Alberico Gentili (born January 14, 1552, San Ginesio, Papal States [Italy]—died June 19, 1608, London, England) was an Italian jurist, regarded as one of the founders of the science of international law and the first person in western Europe to separate secular law from Roman Catholic theology and canon law.
A graduate of the University of Perugia, Italy (doctor of civil law, 1572), Gentili was exiled from Italy in 1579 because of his Protestantism. From 1581 until his death he taught at the University of Oxford, becoming Regius Professor of Civil Law in 1587. He was well known for his lectures on Roman law and for his numerous writings.

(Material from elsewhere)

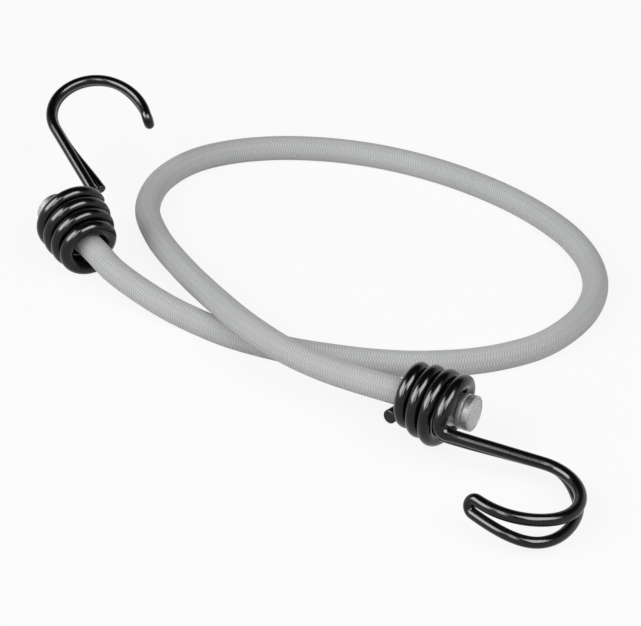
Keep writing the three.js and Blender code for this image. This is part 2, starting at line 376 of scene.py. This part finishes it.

In 1588 Gentili published De jure belli commentatio prima (“First Commentary on the Law of War”), the first of a three-volume series. A complete revised edition appeared in 1598 as De jure belli libri tres (Three Books on the Law of War). In his view, international law should comprise the actual practices of civilized nations, tempered by moral (but not specifically religious) considerations. Although he rejected the authority of the church, he used the reasoning of the canon law as well as the civil law whenever it suited his purpose. The Dutch jurist Hugo Grotius, in writing the much better-known De Jure Belli ac Pacis (1625; On the Law of War and Peace), drew extensively on Gentili’s work.